# Windows Media Center & Direct TV



## Janice805 (Nov 27, 2005)

Got a new computer (Vista OS, aarg) with MEDIA CENTER. If I connect my R-10 to the computer, you would think I could simply use my TIVO remote and watch TV through my computer. This "does" work, but it's verrrrry sloooooow in changing channels and otherwise responding.

If I try to use the Media Center Remote, IR Sensor, etc., etc., I can't get my R-10 to respond that-a-way. Why do I need the IR Sensor and "another" remote and all that other stuff?

Does anyone have insight on how to make all of this work? I would like to remove the TV from my desk (could use the extra room) and be able to view TV through my computer. Any help/suggestions would be appreciated. TIA

Janice


----------



## wilbur_the_goose (Aug 16, 2006)

I don't think the Media Center TV works with a directv receiver.


----------



## Wolffpack (Jul 29, 2003)

MCE will handle any input from any receiver but the remotes can be difficult to setup. When I had my R15 hooked up I just used the R15 remote and bypassed the MCE remote.

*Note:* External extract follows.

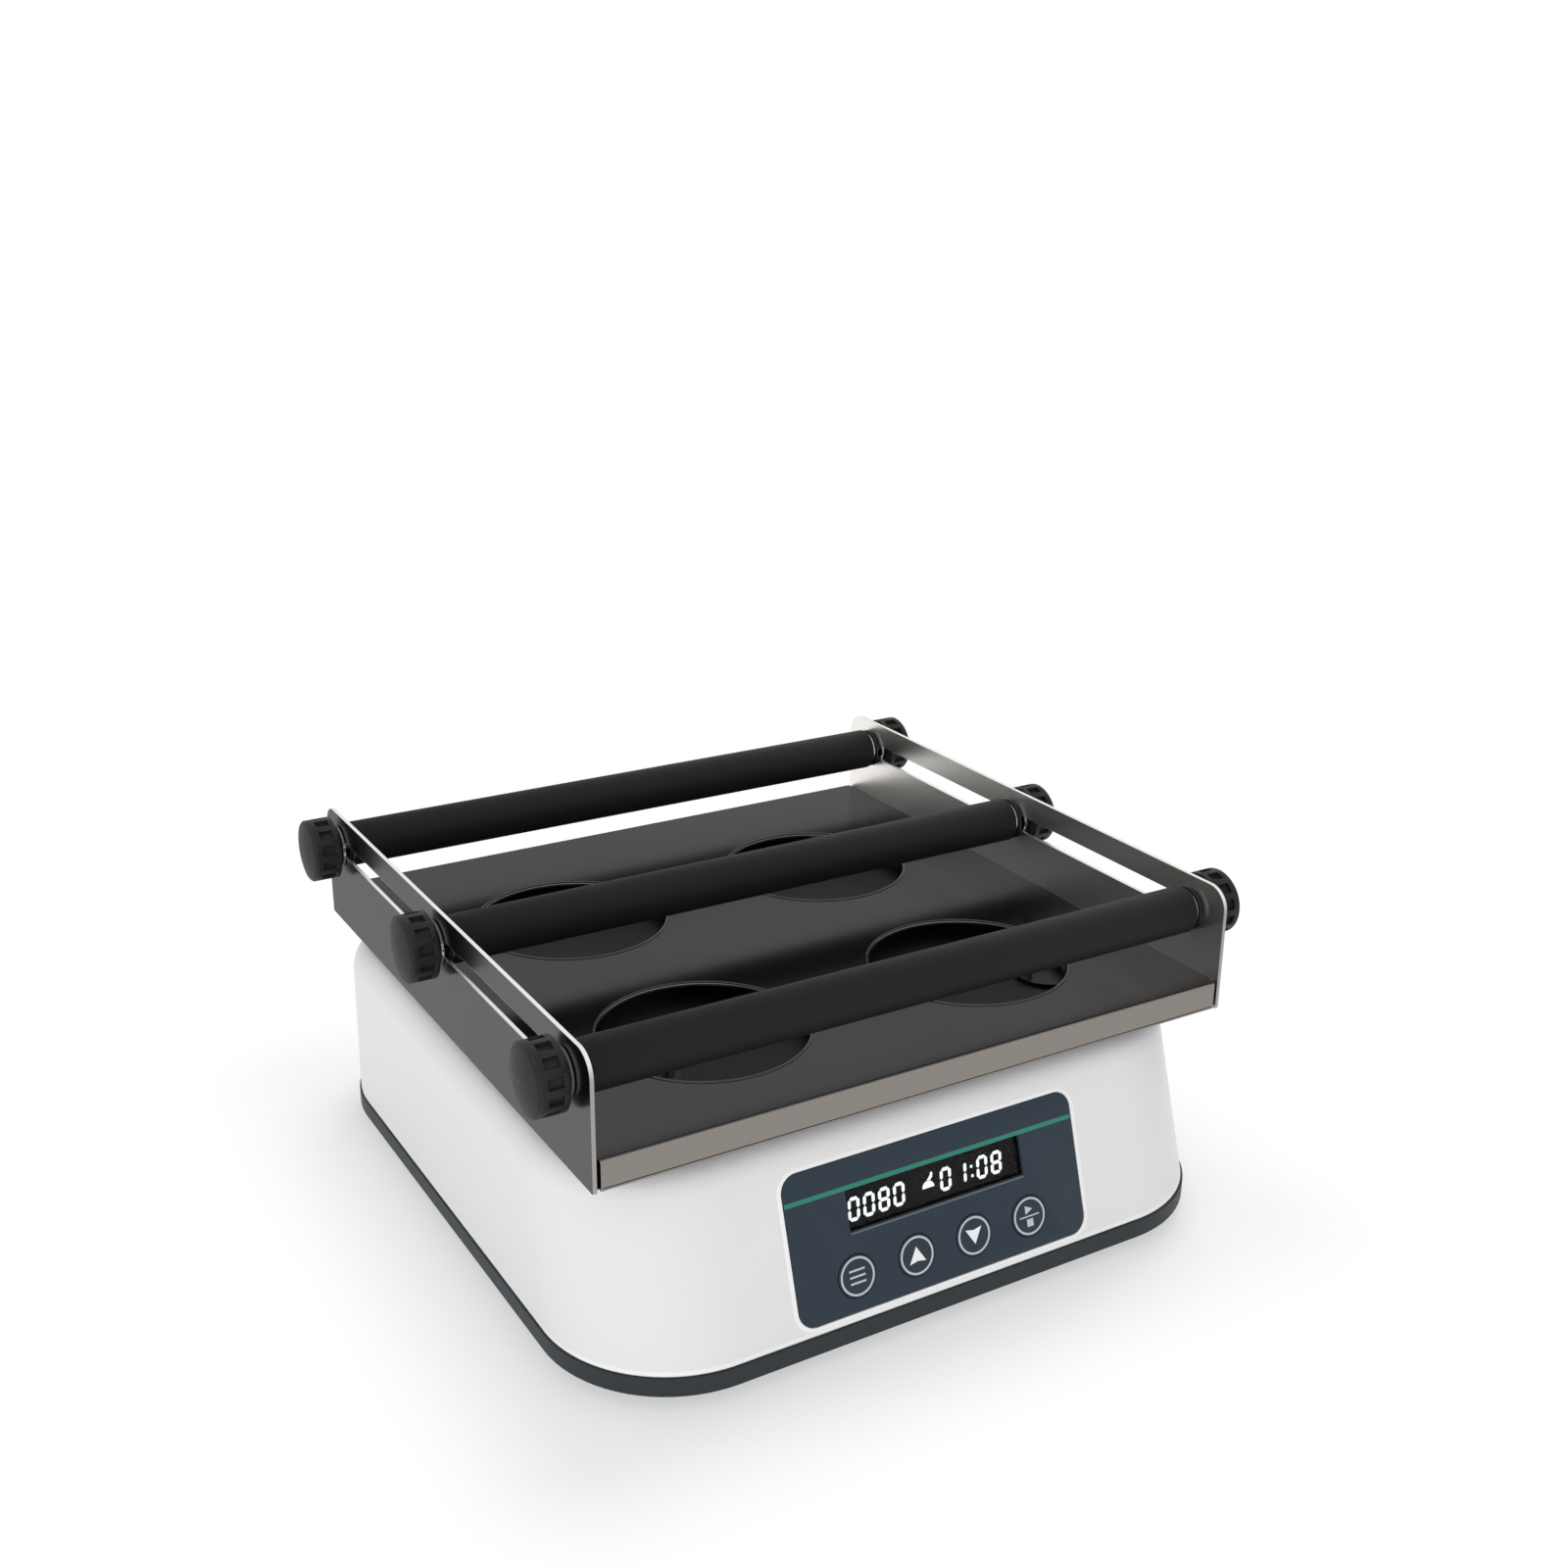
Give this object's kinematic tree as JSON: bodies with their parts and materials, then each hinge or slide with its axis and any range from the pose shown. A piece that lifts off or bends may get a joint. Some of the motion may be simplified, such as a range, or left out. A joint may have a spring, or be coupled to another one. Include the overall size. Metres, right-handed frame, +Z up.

The problem is the lag that's introduced in either the tuner or just the PC hardware/MCE. Hook a TV up to your R10 in addition to your PC. You'll see about a 3-5 second delay between the TV and PC. So when you press a remote command it takes a good 3-5 seconds before you see the response on the PC. I'm not aware of anyway to get around it.


----------



## ApK (Mar 6, 2006)

Just out of curiousity, Media Center IS a DVR... why hook a dvr to a dvr?


----------



## Janice805 (Nov 27, 2005)

Apk ... Media Center is a DVR, true, but it doesn't get Direct TV without my Direct TV signal. I don't want to record thru MC or do anything else except just be able to "watch" TV and use my R-10. Guess I'll just have to live with the looooong delay in switching channels, etc.


----------



## ApK (Mar 6, 2006)

Ah. OK. Hmm. So if you're using the r10 to change channels, and display the guide, etc, and the MCE is just staying tuned to one input, why not just use the r10's remote directly. Why worry about controlling MCE at all?

ApK


----------



## Janice805 (Nov 27, 2005)

I am using it directly, but going thru MCE makes using the peanut remote to the R-10 very, very slow. Is there any way to bypass MCE but still be able to see the TV picture on my screen (while I'm using other applications on the computer) and still be able to adjust the TV "size" on my monitor? I think to be able to force the TV screen screen into the corner of my monitor, I have to go through MCE.


----------



## ApK (Mar 6, 2006)

Ah, now I'm getting it, and I understand what wolfpack is saying. I think he's saying this has nothing to do with the remote. You'd see the same lag if you pressed the front-panel controls on the r10.

Sounds like you're seeing the lag introduced by the MCE DVR's buffering.

Only way you'd be able to eliminate it is if there is way to 'turn off' the DVR feature on MCE so video is pumped through without buffering, or use different software to control your PC video input device...maybe the software provided by the video hardware manufacturer?

ApK


----------



## Wolffpack (Jul 29, 2003)

Yes ApK, the lag is from the DVR software on the PC. Like what you notice between a DVR and non-DVR SAT receiver except much longer.

Finding some other software to interface with your tuner would be the route to go. If such a beast exists.


----------



## Clint Lamor (Nov 15, 2005)

You could try the ReplayTV software and see if it's any better. It's free to download a trial version. I dl'd it but my tuner died so I haven't tried it yet.


----------